**Request:** Write out the complete material exactly as it stands.

**Provided material:**
═══

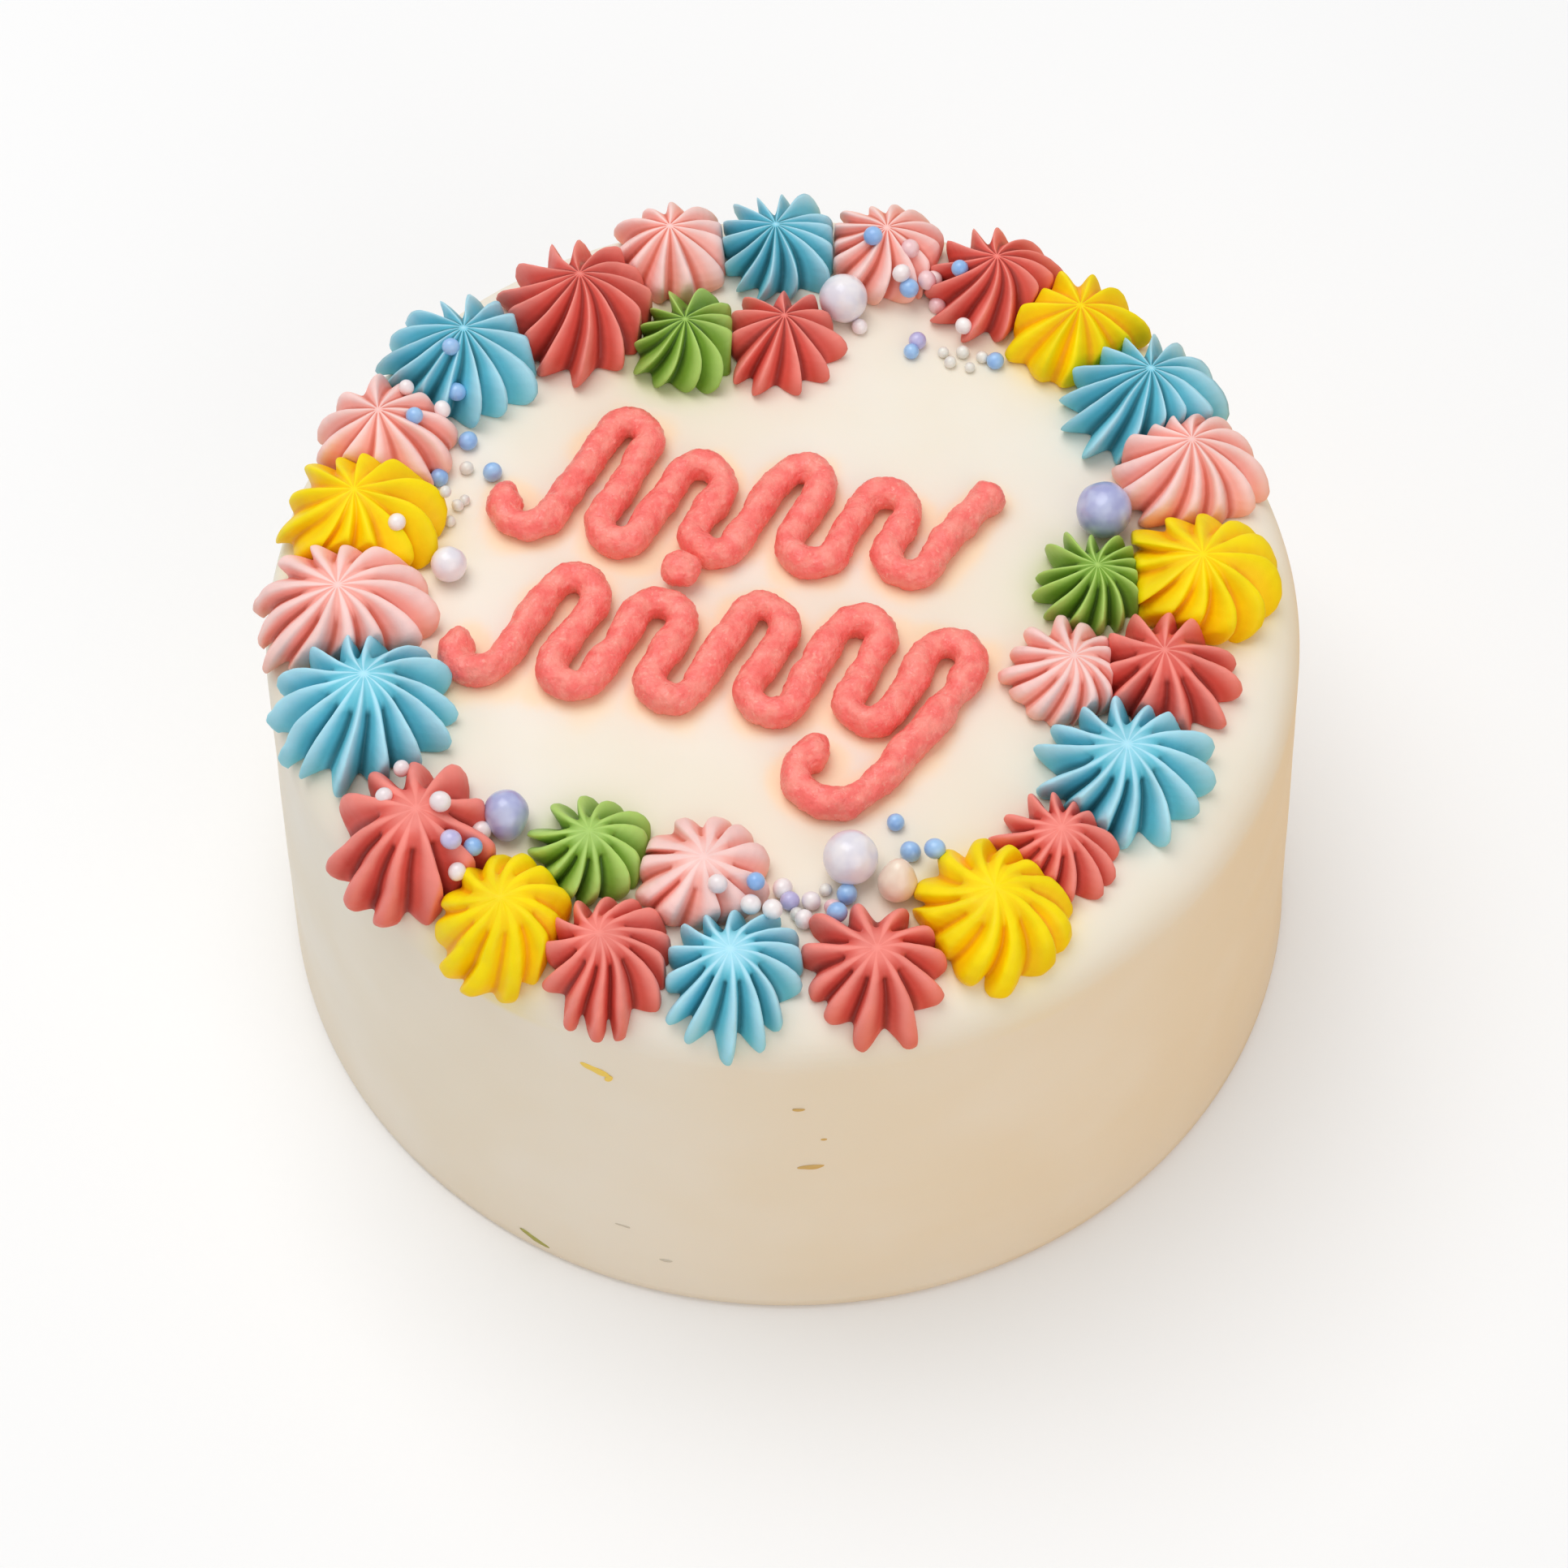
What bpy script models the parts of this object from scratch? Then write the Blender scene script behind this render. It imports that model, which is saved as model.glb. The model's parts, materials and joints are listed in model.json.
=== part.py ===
"""A round birthday cake: an iced body with a ring of piped rosettes, sugar pearls and a piped flourish.

Metres, +Z up. The origin is the middle of the base. The front of the cake faces -Y.
"""

from math import atan2, cos, exp, hypot, pi, radians, sin, sqrt

import bmesh
import bpy
from mathutils import Vector

MM = 0.001

# The iced body: a 150 mm sponge under about 7 mm of icing, leaning a little to its left.
BASE_RADIUS = 82.0 * MM
TOP_RADIUS = 77.5 * MM
HEIGHT = 75.0 * MM
SHOULDER = 8.0 * MM
FOOT_CHAMFER = 0.6 * MM
TOP_SHIFT = -1.0 * MM
BODY_SEGMENTS = 64
SHOULDER_STEPS = 4

# Every piece on the cake keeps this gap to the icing and to its neighbours.
GAP = 0.3 * MM

# Piped rosettes: the outline of one rosette, as shares of its height and of its radius.
ROSETTE_RINGS = ((0.0, 0.86), (0.20, 1.0), (0.60, 0.73), (0.88, 0.31))
ROSETTE_HEIGHT = 0.46
VALLEY_DEPTH = 0.30
UNDERSIDE_SHARE = 0.5
DROOP = 0.6

# Flourish: the tube of piped icing, and how its strokes lie.
PIPE_RADIUS = 2.1 * MM
STROKE_SPACING = 6.8 * MM
STROKE_LEAN = radians(28.0)
ROW_SLOPE = radians(-8.0)
ARC_STEPS = 5
DOT_RADIUS = 3.0 * MM
DOT_PLACE = (-16.0 * MM, 1.5 * MM)
UPPER_FOOT = (-36.0 * MM, 12.0 * MM)
UPPER_STROKES = 9
LOWER_FOOT = (-42.0 * MM, -14.5 * MM)
LOWER_STROKES = 10

# Curls of the flourish: the radius they start with and tighten to, how far they turn, and in how many steps.
START_CURL = (3.8 * MM, 2.8 * MM, radians(-225.0), 8)
RISING_END = (60.0 * MM, 40.0 * MM, radians(-20.0), 5)
TAIL_TURN = radians(-17.0)
TAIL = (90.0 * MM, 90.0 * MM, TAIL_TURN, 4)
HOOK = (6.5 * MM, 2.8 * MM, radians(-250.0), 10)

COLOURS = {
    "cream": (0.87, 0.83, 0.72),
    "pink": (0.88, 0.42, 0.38),
    "rose": (0.63, 0.11, 0.10),
    "blue": (0.11, 0.46, 0.62),
    "yellow": (0.94, 0.66, 0.01),
    "green": (0.20, 0.42, 0.05),
    "coral": (0.85, 0.16, 0.14),
    "pearl_white": (0.80, 0.78, 0.77),
    "pearl_lavender": (0.38, 0.36, 0.66),
    "pearl_peach": (0.84, 0.68, 0.50),
}

# Rosettes: colour, X and Y of the middle, and diameter, in millimetres.
# The first 23 make the ring around the edge, from the back and clockwise seen from above.
ROSETTES = (
    ("pink", -18.0, 64.5, 18.5),
    ("blue", -1.5, 65.5, 20.0),
    ("pink", 15.0, 65.0, 19.0),
    ("rose", 32.0, 58.0, 21.0),
    ("yellow", 44.5, 48.0, 20.5),
    ("blue", 54.0, 33.5, 23.5),
    ("pink", 60.0, 20.5, 21.5),
    ("yellow", 60.5, 0.0, 22.5),
    ("rose", 54.5, -17.0, 20.5),
    ("blue", 47.5, -34.0, 23.5),
    ("rose", 37.5, -47.0, 17.0),
    ("yellow", 28.5, -57.0, 21.0),
    ("rose", 11.5, -66.0, 19.5),
    ("blue", -8.0, -67.0, 19.5),
    ("rose", -25.0, -64.5, 18.5),
    ("yellow", -39.5, -58.0, 19.0),
    ("rose", -53.0, -45.5, 23.0),
    ("blue", -61.5, -23.5, 25.0),
    ("pink", -65.5, -5.5, 24.0),
    ("yellow", -64.5, 11.0, 22.5),
    ("pink", -61.0, 27.5, 20.5),
    ("blue", -51.0, 41.5, 23.5),
    ("rose", -33.0, 51.5, 24.5),
    ("green", -16.5, 46.0, 18.0),
    ("rose", -1.5, 46.0, 18.0),
    ("green", 45.5, -0.5, 17.0),
    ("pink", 40.5, -17.0, 17.5),
    ("green", -28.0, -47.5, 16.5),
    ("pink", -12.5, -51.0, 18.0),
)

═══

**Response to this task:**
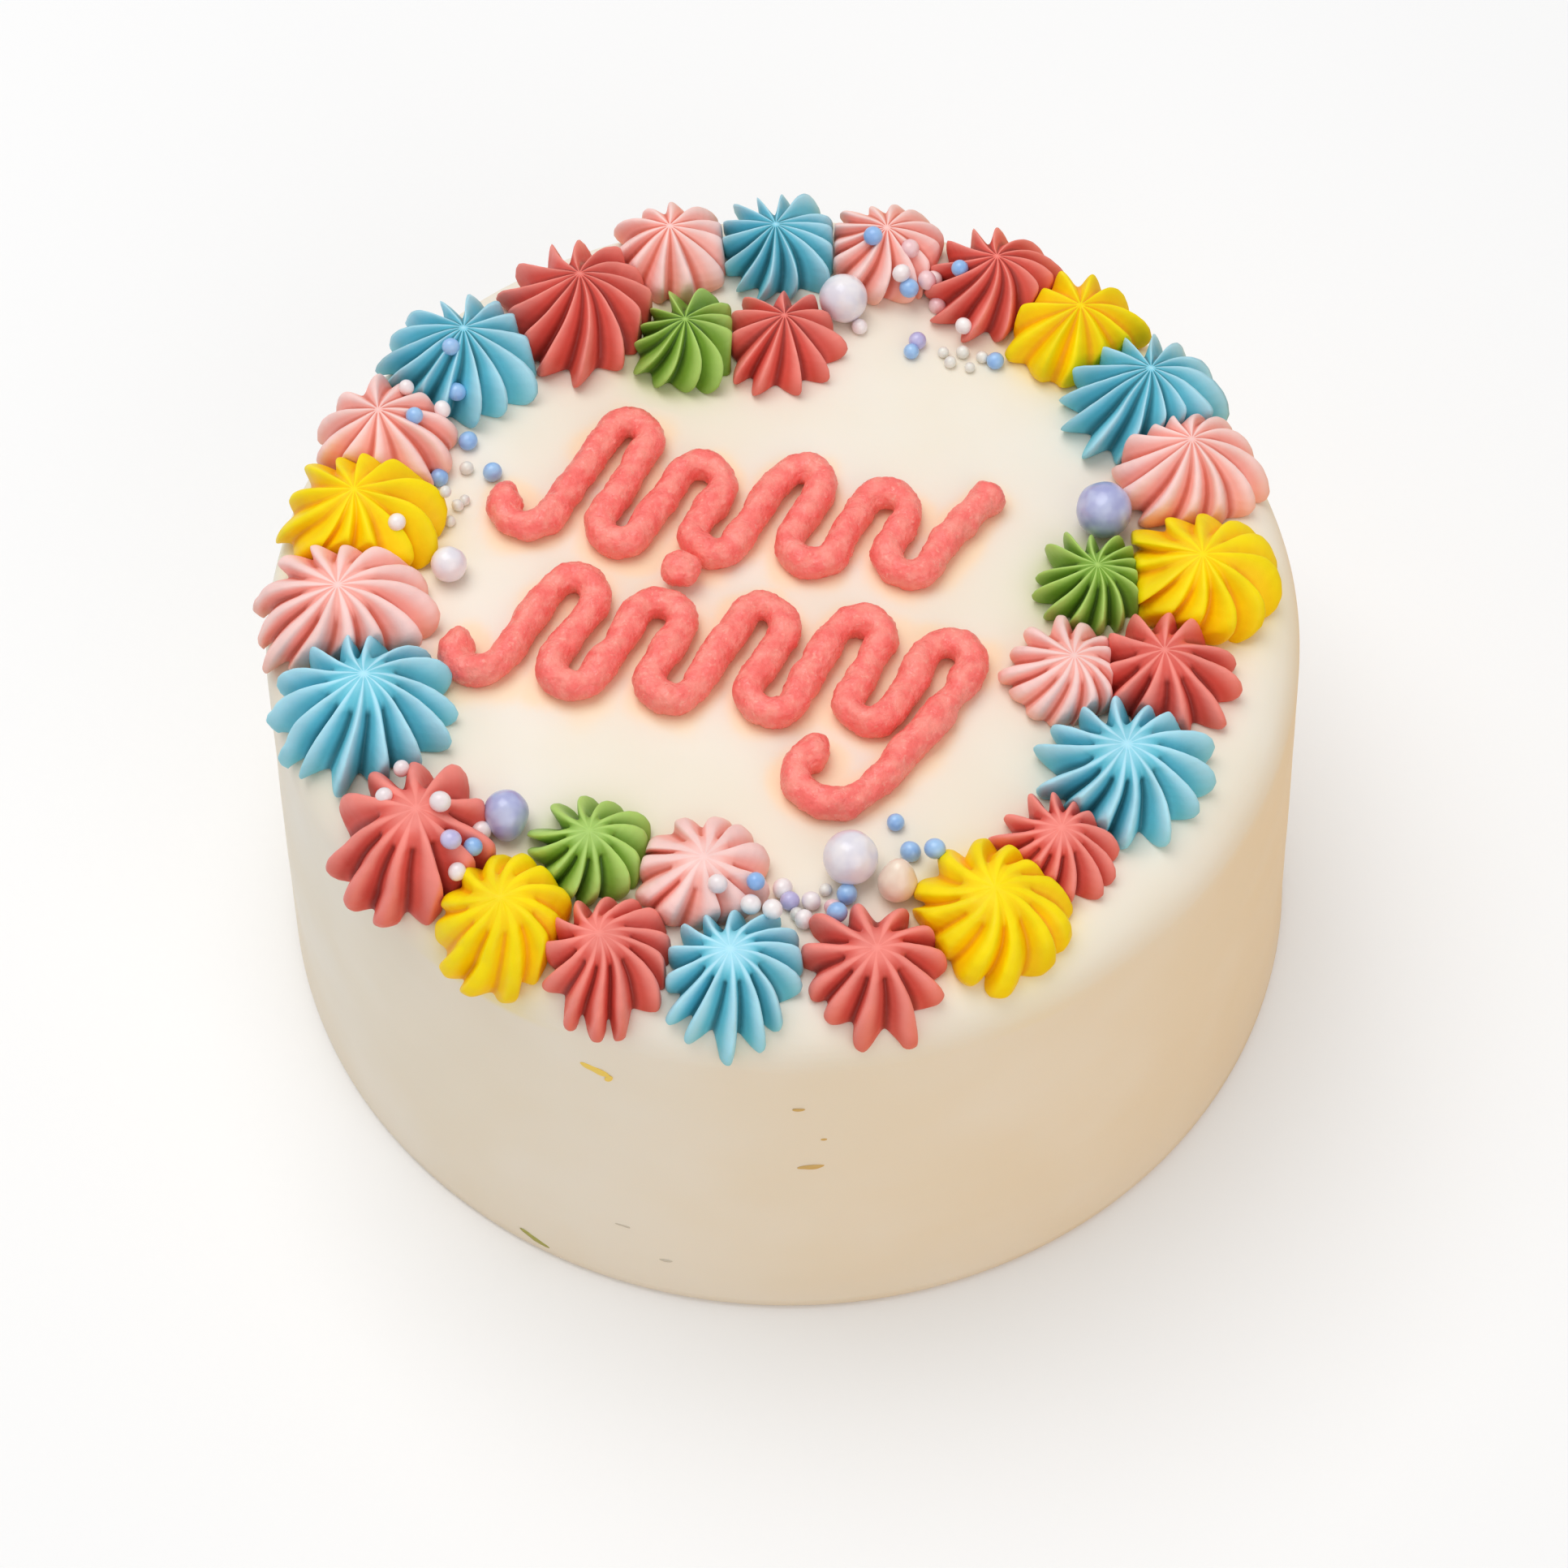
What bpy script models the parts of this object from scratch? Then write the Blender scene script behind this render. It imports that model, which is saved as model.glb. The model's parts, materials and joints are listed in model.json.
=== part.py ===
"""A round birthday cake: an iced body with a ring of piped rosettes, sugar pearls and a piped flourish.

Metres, +Z up. The origin is the middle of the base. The front of the cake faces -Y.
"""

from math import atan2, cos, exp, hypot, pi, radians, sin, sqrt

import bmesh
import bpy
from mathutils import Vector

MM = 0.001

# The iced body: a 150 mm sponge under about 7 mm of icing, leaning a little to its left.
BASE_RADIUS = 82.0 * MM
TOP_RADIUS = 77.5 * MM
HEIGHT = 75.0 * MM
SHOULDER = 8.0 * MM
FOOT_CHAMFER = 0.6 * MM
TOP_SHIFT = -1.0 * MM
BODY_SEGMENTS = 64
SHOULDER_STEPS = 4

# Every piece on the cake keeps this gap to the icing and to its neighbours.
GAP = 0.3 * MM

# Piped rosettes: the outline of one rosette, as shares of its height and of its radius.
ROSETTE_RINGS = ((0.0, 0.86), (0.20, 1.0), (0.60, 0.73), (0.88, 0.31))
ROSETTE_HEIGHT = 0.46
VALLEY_DEPTH = 0.30
UNDERSIDE_SHARE = 0.5
DROOP = 0.6

# Flourish: the tube of piped icing, and how its strokes lie.
PIPE_RADIUS = 2.1 * MM
STROKE_SPACING = 6.8 * MM
STROKE_LEAN = radians(28.0)
ROW_SLOPE = radians(-8.0)
ARC_STEPS = 5
DOT_RADIUS = 3.0 * MM
DOT_PLACE = (-16.0 * MM, 1.5 * MM)
UPPER_FOOT = (-36.0 * MM, 12.0 * MM)
UPPER_STROKES = 9
LOWER_FOOT = (-42.0 * MM, -14.5 * MM)
LOWER_STROKES = 10

# Curls of the flourish: the radius they start with and tighten to, how far they turn, and in how many steps.
START_CURL = (3.8 * MM, 2.8 * MM, radians(-225.0), 8)
RISING_END = (60.0 * MM, 40.0 * MM, radians(-20.0), 5)
TAIL_TURN = radians(-17.0)
TAIL = (90.0 * MM, 90.0 * MM, TAIL_TURN, 4)
HOOK = (6.5 * MM, 2.8 * MM, radians(-250.0), 10)

COLOURS = {
    "cream": (0.87, 0.83, 0.72),
    "pink": (0.88, 0.42, 0.38),
    "rose": (0.63, 0.11, 0.10),
    "blue": (0.11, 0.46, 0.62),
    "yellow": (0.94, 0.66, 0.01),
    "green": (0.20, 0.42, 0.05),
    "coral": (0.85, 0.16, 0.14),
    "pearl_white": (0.80, 0.78, 0.77),
    "pearl_lavender": (0.38, 0.36, 0.66),
    "pearl_peach": (0.84, 0.68, 0.50),
}

# Rosettes: colour, X and Y of the middle, and diameter, in millimetres.
# The first 23 make the ring around the edge, from the back and clockwise seen from above.
ROSETTES = (
    ("pink", -18.0, 64.5, 18.5),
    ("blue", -1.5, 65.5, 20.0),
    ("pink", 15.0, 65.0, 19.0),
    ("rose", 32.0, 58.0, 21.0),
    ("yellow", 44.5, 48.0, 20.5),
    ("blue", 54.0, 33.5, 23.5),
    ("pink", 60.0, 20.5, 21.5),
    ("yellow", 60.5, 0.0, 22.5),
    ("rose", 54.5, -17.0, 20.5),
    ("blue", 47.5, -34.0, 23.5),
    ("rose", 37.5, -47.0, 17.0),
    ("yellow", 28.5, -57.0, 21.0),
    ("rose", 11.5, -66.0, 19.5),
    ("blue", -8.0, -67.0, 19.5),
    ("rose", -25.0, -64.5, 18.5),
    ("yellow", -39.5, -58.0, 19.0),
    ("rose", -53.0, -45.5, 23.0),
    ("blue", -61.5, -23.5, 25.0),
    ("pink", -65.5, -5.5, 24.0),
    ("yellow", -64.5, 11.0, 22.5),
    ("pink", -61.0, 27.5, 20.5),
    ("blue", -51.0, 41.5, 23.5),
    ("rose", -33.0, 51.5, 24.5),
    ("green", -16.5, 46.0, 18.0),
    ("rose", -1.5, 46.0, 18.0),
    ("green", 45.5, -0.5, 17.0),
    ("pink", 40.5, -17.0, 17.5),
    ("green", -28.0, -47.5, 16.5),
    ("pink", -12.5, -51.0, 18.0),
)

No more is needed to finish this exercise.